Sharing space leverages resources
Close proximity injects new energy, increases collaboration
There’s only one thing better than visiting the offices of a thriving community organization, and that is visiting two at the same address. Or three, or four. Sharing space is a concept that has been enjoying a surge in popularity as nonprofits look at ways to leverage their resources to cut expenses.
Splitting the costs of housing, utilities and even office staff can go a long way toward stretching precious dollars. That’s important, but the advantages of sharing space can be bigger than the budget, if organizers are intentional about how they go about it. Close proximity to like-minded groups can help inject new energy into projects and increase collaboration among groups.
I have never seen a building more alive
In northern California, the Yreka Community Resource Center building started life as a Montgomery Ward store, and today, the 19,000-square-foot space still bustles with activity. There is a not-for-profit martial arts dojo, a large classroom off the mezzanine for social services programs, a drop-in soup kitchen, a sprawling family space complete with games and TV, and enough open space on the ground floor to periodically put up the air-filled Bounce House, just for fun.
In all, Director Michelle O’Gorman counts more than 27 programs that operate out of the center, which last year provided 11,000 services to the community.
Half of the ground floor, some 3,000 square-feet, is occupied by the center’s thrift store. “That pays our mortgage, light and heat,” O’Gorman says. “That makes my life so much easier––all we have to worry about is finding money for programs and people.”
Part of that money comes from tenant Remi Vista Inc., a nonprofit group that provides youth and family services. Other tenants have included Girl Scouts of America and Southern Oregon Goodwill Industries.
Resource center leaders offered the space for lease after identifying their goals and studying the market. “The income is not the main reason why we’re renting it out,” O’Gorman explains. “I’m more of a landlord for the purpose of having that space used appropriately––we want multiple things going on.”
It’s a strategy that enjoys resounding success. “I have never seen a building more alive, “ O’Gorman says. “We have 40 people a day in and out, not even counting the thrift store traffic.”
Still, she carefully studied what other downtown landlords were charging, and chose a price right in the middle. A formal lease agreement spells out each party’s responsibilities, and, in order to protect the group’s property-tax exemptions, only nonprofits are allowed to lease.
But the most important requirement, O’Gorman says, is to ensure that the groups that share space are compatible. “We wanted to rent to Remi Vista because our missions matched,” she explains. “Their clients are sometimes our clients—it’s just perfect.”
At Coos County’s Dora Center, space is shared by a fire department, public library, quilting group, service group and a church. “There are activities seven days of the week,” says Rich Kirk, board chairman of the Dora-Sitkum Rural Fire Protection District.
The Dora Center project, which was completed last year, involved building a new fire hall and multipurpose room and extensively remodeling an existing structure.

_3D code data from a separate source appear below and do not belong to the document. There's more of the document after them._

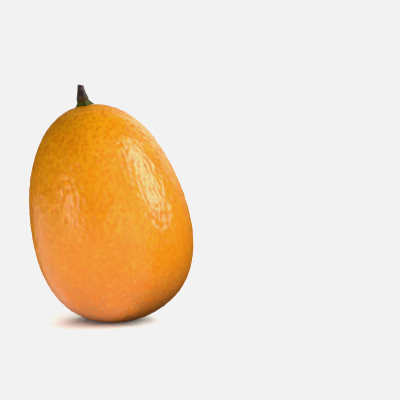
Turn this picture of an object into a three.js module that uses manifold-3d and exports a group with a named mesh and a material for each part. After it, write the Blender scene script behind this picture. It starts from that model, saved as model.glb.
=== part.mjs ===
// A whole kumquat as picked: the egg-shaped fruit, the five-lobed calyx on its stem end and the
// short woody stem above it. Millimetres, +Z up. The fruit stands on a small flat spot beside its
// blossom end, leaning a little towards -X, and the origin is the middle of that flat spot.
import * as THREE from "three";
import { mergeVertices } from "three/addons/utils/BufferGeometryUtils.js";
import Module from "manifold-3d";

const { cos, sin, PI } = Math;

// ---- Driving dimensions ----
const FRUIT_LENGTH = 40; // pole to pole, without the stem
const FRUIT_GIRTH = 28.6; // twice the radius that the egg formula starts from; the widest is 29.0
const EGG_TAPER = -0.14; // slims the stem end and fills the blossom end
const EGG_FULLNESS = 0.13; // rounds both ends out, so that they are blunter than an ellipsoid's
const LEAN = THREE.MathUtils.degToRad(13); // of the fruit's axis from upright, towards -X
const FLAT_DEPTH = 0.35; // how much of the round bottom the flat spot takes off
const SWELL = 0.05; // greatest swell and hollow of the faint ribs down the fruit
const RIBS = 5; // one over each row of segments inside

const GAP = 0.1; // clearance between pieces that touch

const CALYX_RADIUS = 1.45; // of the calyx rim, midway between lobe tips and the notches
const CALYX_LOBE = 0.36; // how far a lobe tip stands out past that, and a notch lies inside it
const CALYX_HEIGHT = 1.15;
const CALYX_RIM = 0.22; // thickness of the lobes at their edge
const SEPALS = 5;

const STEM_OFFSET = THREE.MathUtils.degToRad(0.85); // of stem and calyx from the pole, towards +X
const STEM_HEIGHT = 2.4; // above the calyx
const STEM_FOOT = 1.12; // radius where it leaves the calyx
const STEM_TIP = 0.55; // radius at the cut end
const STEM_BEND = 0.18; // sideways drift of the cut end, towards +X
const STEM_RIDGE = 0.05; // height of the ridges along the stem
const STEM_RIDGES = 5;

const FRUIT_RINGS = 36;
const FRUIT_SEGMENTS = 48;
const CALYX_SEGMENTS = 50;
const STEM_SEGMENTS = 30;

// ---- The fruit's outline in its own frame: its axis is Z, its middle is the origin ----

// Radius and height at angle t down from the stem end: 0 is the stem end, PI the blossom end.
function eggPoint(t) {
  const c = cos(t);
  const radius = (FRUIT_GIRTH / 2) * sin(t) * (1 + EGG_TAPER * c + EGG_FULLNESS * c * c);
  return new THREE.Vector2(radius, (FRUIT_LENGTH / 2) * c);
}

// Height of the crown at a small radius about the stem end, where the outline is a parabola.
function crownHeight(radius) {
  const t = radius / ((FRUIT_GIRTH / 2) * (1 + EGG_TAPER + EGG_FULLNESS));
  return (FRUIT_LENGTH / 2) * (1 - (t * t) / 2);
}

// The point of the leaning outline that comes lowest, found by halving the stretch it lies in.
function lowestPoint() {
  const depth = (t) => {
    const p = eggPoint(t);
    return p.x * sin(LEAN) - p.y * cos(LEAN);
  };
  let from = PI / 2;
  let to = PI;
  while (to - from > 1e-9) {
    const third = (to - from) / 3;
    if (depth(from + third) < depth(to - third)) from += third;
    else to -= third;
  }
  const p = eggPoint(from);
  return new THREE.Vector3(-p.x, 0, p.y);
}

// ---- Helpers ----

// Moves each vertex of a lathed geometry, given its radius, angle and height, to where move says.
function reshape(geometry, move) {
  const position = geometry.getAttribute("position");
  for (let i = 0; i < position.count; i++) {
    const x = position.getX(i);
    const y = position.getY(i);
    const [nx, ny, nz] = move(Math.hypot(x, y), Math.atan2(y, x), position.getZ(i));
    position.setXYZ(i, nx, ny, nz);
  }
  return geometry;
}

// A closed solid turned about Z from an outline of [radius, height] that runs from the top down.
function turned(outline, segments) {
  const points = outline.map((p) => new THREE.Vector2(p.x, p.y)).reverse();
  return new THREE.LatheGeometry(points, segments).rotateX(PI / 2);
}

// Position-only copy with shared vertices, which is what manifold-3d needs.
function welded(geometry) {
  const bare = new THREE.BufferGeometry();
  bare.setAttribute("position", geometry.getAttribute("position").clone());
  bare.setIndex(geometry.getIndex());
  return mergeVertices(bare, 1e-4);
}

// ---- The fruit ----

// The flat spot is cut square to the world's Z, so the cut is made on the leaning solid.
async function makeFruit(placement) {
  const outline = [];
  for (let i = 0; i <= FRUIT_RINGS; i++) outline.push(eggPoint((PI * i) / FRUIT_RINGS));
  outline[0].x = 0;
  outline[FRUIT_RINGS].x = 0;
  const egg = reshape(turned(outline, FRUIT_SEGMENTS), (radius, angle, height) => {
    const share = (2 * radius) / FRUIT_GIRTH;
    const r = radius + SWELL * cos(RIBS * angle) * share * share;
    return [r * cos(angle), r * sin(angle), height];
  }).applyMatrix4(placement);

  const wasm = await Module();
  wasm.setup();
  const solid = (geometry) => {
    const whole = welded(geometry);
    return new wasm.Manifold(
      new wasm.Mesh({
        numProp: 3,
        vertProperties: whole.getAttribute("position").array,
        triVerts: new Uint32Array(whole.getIndex().array),
      }),
    );
  };
  const block = new THREE.BoxGeometry(FRUIT_LENGTH, FRUIT_LENGTH, FRUIT_LENGTH);
  block.translate(0, 0, -FRUIT_LENGTH / 2);
  const cut = solid(egg).subtract(solid(block)).getMesh();
  const geometry = new THREE.BufferGeometry();
  geometry.setAttribute("position", new THREE.BufferAttribute(cut.vertProperties, cut.numProp));
  geometry.setIndex(new THREE.BufferAttribute(cut.triVerts, 1));
  geometry.computeVertexNormals();
  return geometry;
}

// ---- The calyx: a flared collar with five lobes that lie on the crown ----

function makeCalyx() {
  const waist = STEM_FOOT + 0.06;
  const outline = [
    new THREE.Vector2(0, CALYX_HEIGHT),
    new THREE.Vector2(waist, CALYX_HEIGHT),
    new THREE.Vector2(waist + 0.04, CALYX_HEIGHT * 0.72),
    new THREE.Vector2(waist + 0.1, CALYX_HEIGHT * 0.45),
    new THREE.Vector2((waist + CALYX_RADIUS) / 2 + 0.04, CALYX_RIM * 1.4),
    new THREE.Vector2(CALYX_RADIUS, CALYX_RIM),
    new THREE.Vector2(CALYX_RADIUS, 0),
    new THREE.Vector2(CALYX_RADIUS / 2, 0),
    new THREE.Vector2(0, 0),
  ];
  return reshape(turned(outline, CALYX_SEGMENTS), (radius, angle, height) => {
    const out = Math.max(0, radius - waist) / (CALYX_RADIUS - waist);
    const r = radius + CALYX_LOBE * cos(SEPALS * angle) * out;
    return [r * cos(angle), r * sin(angle), crownHeight(r) + GAP + height];
  });
}

// ---- The stem: a ridged, tapering stub that ends in a clean cut ----

function makeStem() {
  const side = new THREE.CubicBezierCurve(
    new THREE.Vector2(STEM_FOOT, 0),
    new THREE.Vector2(STEM_FOOT * 0.78, STEM_HEIGHT * 0.3),
    new THREE.Vector2(STEM_TIP * 1.12, STEM_HEIGHT * 0.6),
    new THREE.Vector2(STEM_TIP, STEM_HEIGHT),
  ).getPoints(10);
  const outline = [new THREE.Vector2(0, STEM_HEIGHT), ...side.reverse(), new THREE.Vector2(0, 0)];
  const foot = FRUIT_LENGTH / 2 + CALYX_HEIGHT + 2 * GAP;
  return reshape(turned(outline, STEM_SEGMENTS), (radius, angle, height) => {
    const share = radius / STEM_FOOT;
    const r = radius + STEM_RIDGE * cos(STEM_RIDGES * angle) * share;
    const rise = height / STEM_HEIGHT;
    const drift = STEM_BEND * rise * rise;
    return [r * cos(angle) + drift, r * sin(angle), foot + height];
  });
}

// ---- Assembly ----

// The fruit's own frame, leaning, with its lowest point FLAT_DEPTH under the origin.
const lowest = lowestPoint().applyAxisAngle(new THREE.Vector3(0, 1, 0), -LEAN);
const leaning = new THREE.Group();
leaning.rotation.y = -LEAN;
leaning.position.set(-lowest.x, 0, -lowest.z - FLAT_DEPTH);
leaning.updateMatrix();

const peel = new THREE.MeshStandardMaterial({ color: 0xee8a14, roughness: 0.35, metalness: 0 });
const green = new THREE.MeshStandardMaterial({ color: 0x4f6a1c, roughness: 0.6, metalness: 0 });
const bark = new THREE.MeshStandardMaterial({ color: 0x2c1a1a, roughness: 0.6, metalness: 0 });

const fruit = new THREE.Mesh(await makeFruit(leaning.matrix), peel);
fruit.name = "fruit";
const calyx = new THREE.Mesh(makeCalyx(), green);
calyx.name = "calyx";
const stem = new THREE.Mesh(makeStem(), bark);
stem.name = "stem";

const crown = new THREE.Group();
crown.rotation.y = STEM_OFFSET;
crown.add(calyx, stem);
leaning.add(crown);
const kumquat = new THREE.Group();
kumquat.add(fruit, leaning);

export default kumquat;
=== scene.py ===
import math

import bmesh
import bpy
from mathutils import Matrix, Vector, noise


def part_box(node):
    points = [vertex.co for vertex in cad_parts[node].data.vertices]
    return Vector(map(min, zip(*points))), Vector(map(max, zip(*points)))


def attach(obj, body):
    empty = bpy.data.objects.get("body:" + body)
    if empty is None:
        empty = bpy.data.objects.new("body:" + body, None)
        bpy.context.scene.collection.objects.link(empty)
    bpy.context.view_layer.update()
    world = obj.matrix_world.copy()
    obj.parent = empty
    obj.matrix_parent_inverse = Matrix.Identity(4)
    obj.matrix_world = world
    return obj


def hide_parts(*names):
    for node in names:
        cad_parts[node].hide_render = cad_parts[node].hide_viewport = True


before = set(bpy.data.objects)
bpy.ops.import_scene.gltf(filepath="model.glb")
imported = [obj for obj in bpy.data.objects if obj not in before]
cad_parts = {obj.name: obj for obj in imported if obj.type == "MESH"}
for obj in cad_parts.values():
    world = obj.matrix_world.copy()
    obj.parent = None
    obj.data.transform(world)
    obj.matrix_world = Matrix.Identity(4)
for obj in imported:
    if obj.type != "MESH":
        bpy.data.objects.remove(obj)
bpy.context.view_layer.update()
MM = 0.001


# ---- The fruit ----
# An egg-shaped kumquat grown in one piece: a glossy, waxy orange peel over juicy flesh. Oil glands
# pit the peel all over, and it runs in faint ribs from the stem end to the blossom end. The fruit
# stands on a small flat spot beside the blossom end, so its stem end leans to one side.

LEAN = math.radians(13)  # of the fruit's axis from upright, towards -X
SLENDERNESS = 1.381  # length from pole to pole over girth
TAPER = -0.14  # slims the stem end and fills the blossom end
FULLNESS = 0.13  # rounds both ends out, blunter than an ellipsoid's
RIBS = 5
RIB_SWELL = 0.05 * MM
CUTS = 127  # across each face of the cube that the peel is rounded from

GLAND_SPACING = 0.80 * MM
GLAND_REACH = 0.54  # radius of a pit, in spacings
GLAND_DEPTH = 0.060 * MM
RIPPLE_LENGTH = 0.70 * MM  # of the waviness between the pits
RIPPLE_STRETCH = 1.8  # how much longer the ripples are along the fruit than around it
RIPPLE_HEIGHT = 0.085 * MM
DENT_LENGTH = 9 * MM  # of the broad unevenness of a grown fruit
DENT_HEIGHT = 0.09 * MM
PUCKER_REACH = 3.4 * MM  # radius of the creased hollow that the calyx sits in
PUCKER_CREASES = 10
PUCKER_DEPTH = 0.07 * MM
SCAR_REACH = 1.5 * MM  # radius of the hollow round the dry point at the blossom end
SCAR_DEPTH = 0.25 * MM
FLAT_BLEND = 0.10 * MM  # over which the round underside turns into the flat spot

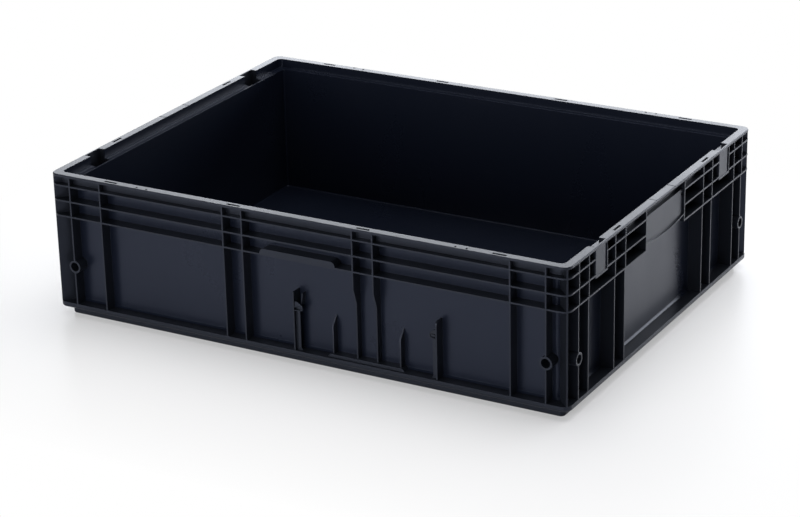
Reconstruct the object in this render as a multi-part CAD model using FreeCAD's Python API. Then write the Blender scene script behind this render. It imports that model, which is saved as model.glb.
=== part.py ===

When it comes to expenses, the fire district, which operates the center, is transitioning from a landlord-tenant situation to a we’re-all-in-this-together model. All of the user groups are represented on a committee, which organizes fund-raisers to pay the bills; volunteers do all the cleaning. “These methods give everyone a feeling of ownership,” Kirk says.
In Klamath County, the Chiloquin Community Center also has a publicly funded library at its core, but it’s home to several other groups. Chiloquin Visions in Progress, an umbrella nonprofit organization, operates the 10,000-square-foot center, which was completed in 2004.
Library, gallery, sheriff
One third of the building is devoted to the library, and an art gallery and studio occupies another third. The remaining space serves a variety of groups, including the Klamath County Sheriff’s Department, the Klamath Crisis Center and the Klamath Youth Program.
Longtime volunteer Chuck Wells says one of the keys to the center’s success at sharing space is by sharing administrative resources. Each of the direct projects has a representative on the nonprofit’s board of directors. “It’s a real cooperative way of sharing administrative resources,” he says.